Challenge – The sales team was not making enough calls to have a noticeable impact on renewals and the emails were not driving enough responses.

Alternatives

  • Increasing the number of emails was rejected due to concerns with over saturating the customer base with emails, since this was also the preferred communication tool for others groups within the company.
  • Penalizing the sales team for not meeting a renewal calling quota was rejected as maintenance renewals were a lower priority than new software sales – their main mandate.
  • Shifting the calling to an inside sales team was rejected since the team was too small to meet the volume and not trained to deliver outbound calls.
  • Outsourced telemarketing/telesales was rejected due to the high cost to contract enough callers to contact the large lists in a short time period.

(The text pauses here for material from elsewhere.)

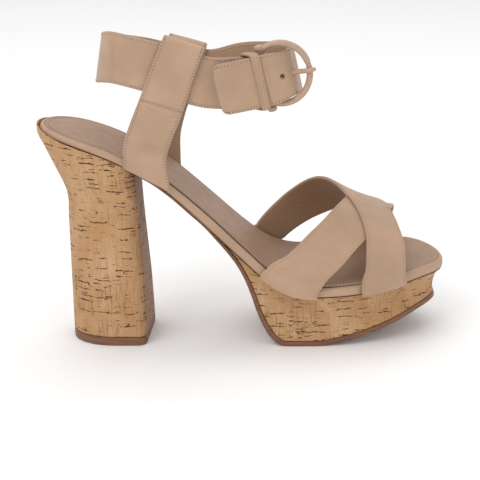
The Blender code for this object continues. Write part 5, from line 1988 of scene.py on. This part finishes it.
@dataclass
class Studio:
    """Floor, lights and the camera at the photograph's angle."""

    distance: float = 700.0 * MM
    elevation: float = math.radians(18.0)
    target: Vector = field(default_factory=lambda: Vector((71.803, 0.0, 54.828)) * MM)
    lens: float = 94.5
    sensor: float = 36.0
    floor_size: float = 8.0
    cove_start: float = 2.2
    cove_radius: float = 1.2
    cove_height: float = 4.5
    room_light: float = 0.78
    lights: tuple[Light, ...] = (
        Light("key_light", (-0.75, -1.0, 1.35), 1.1, 9.0), Light("fill_light", (1.3, -1.1, 0.7), 1.4, 2.5),
        Light("top_light", (0.1, 0.5, 1.6), 1.3, 6.5))

    def build_camera(self) -> None:
        """Set the camera where the photograph's was."""
        data = bpy.data.cameras.new("photo_camera")
        data.lens = self.lens
        data.sensor_width = self.sensor
        data.sensor_fit = "HORIZONTAL"
        data.clip_start = 0.01
        camera = add_object("photo_camera", data)
        back = Vector((0.0, -math.cos(self.elevation), math.sin(self.elevation)))
        camera.location = self.target + back * self.distance
        camera.rotation_euler = (math.pi / 2 - self.elevation, 0.0, 0.0)
        bpy.context.scene.camera = camera

    def add_light(self, light: Light) -> None:
        """Hang a light that looks at the shoe."""
        data = bpy.data.lights.new(light.name, "AREA")
        data.size = light.size
        data.energy = light.power
        lamp = add_object(light.name, data)
        lamp.location = light.place
        look = (self.target - lamp.location).normalized()
        lamp.rotation_euler = look.to_track_quat("-Z", "Y").to_euler()

    def build_floor(self, palette: Palette) -> None:
        """The pale floor, curving up far behind the shoe."""
        maker = MeshMaker("floor")
        half, start, radius = self.floor_size / 2, self.cove_start, self.cove_radius
        profile = [(-half, 0.0), (start, 0.0)]
        for k in range(1, 13):
            angle = math.pi / 2 * k / 12
            profile.append((start + radius * math.sin(angle), radius * (1 - math.cos(angle))))
        profile.append((start + radius, self.cove_height))
        rows = [[maker.vert(Vector((x, y, z))) for x in (-half, half)] for y, z in profile]
        for one, two in zip(rows, rows[1:]):
            corners = (one[0], one[1], two[1], two[0])
            maker.face(corners, [(v.co.x, v.co.y) for v in corners])
        data = bpy.data.meshes.new("floor")
        maker.mesh.to_mesh(data)
        maker.mesh.free()
        data.materials.append(palette.floor)
        data.shade_smooth()
        floor = add_object("floor", data)

    def build(self, palette: Palette) -> None:
        """Build the studio."""
        self.build_floor(palette)
        self.build_camera()
        for light in self.lights:
            self.add_light(light)
        world = bpy.data.worlds.new("pale_room")
        world.use_nodes = True
        back = world.node_tree.nodes["Background"]
        back.inputs["Color"].default_value = (1.0, 1.0, 1.0, 1.0)
        back.inputs["Strength"].default_value = self.room_light
        bpy.context.scene.world = world


def main() -> None:
    """Build the shoe piece by piece, then the studio."""
    logging.basicConfig(level=logging.INFO, format="%(name)s: %(message)s")
    bpy.context.scene.view_settings.view_transform = "Standard"
    palette = Palette()
    heel = Heel()
    heel.build(palette)
    Sole(heel).build(palette)
    Footbed().build(palette)
    FrontStraps().build(palette)
    ankle = AnkleStrap()
    ankle.build(palette)
    Buckle(ankle).build(palette)
    SideStrap(ankle, Side.LATERAL, "side_strap_lateral", 2, 23.5 * MM).build(palette)
    SideStrap(ankle, Side.MEDIAL, "side_strap_medial", 10, 27.5 * MM).build(palette)
    Studio().build(palette)


if __name__ == "__main__":
    main()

Solution – The Company contracted Boxpilot to execute an outbound voicemail program

. The messages not only altered customers to the renewal emails to be send within one day of the campaign, they also drove responses to the inbound call center which was well equipped to manage the inbound renewal requests.  Boxpilot was selected because:

  • Having the sales reps record messages to their own client base supported renewals and an improved relationship with the reps.
  • The guaranteed delivery timing allowed the voicemails to support the emails and increase the email responses as well as inbound phone
  • Guided voicemail was considerably more cost effective than adding or outsourcing outbound telemarketing
  • The large customer base could be completely covered by voicemail over 1-2 day campaigns.
  • The delivery speed and low cost allowed for multiple voicemails to support responses.

Results– Within 60 days, inbound requests for maintenance renewals increased from 500 to 1200/month.  This volume was sustained as long as the voicemail campaigns ran.  Over the period of the program the cash flow lag time decreased from -60 days to -50 days.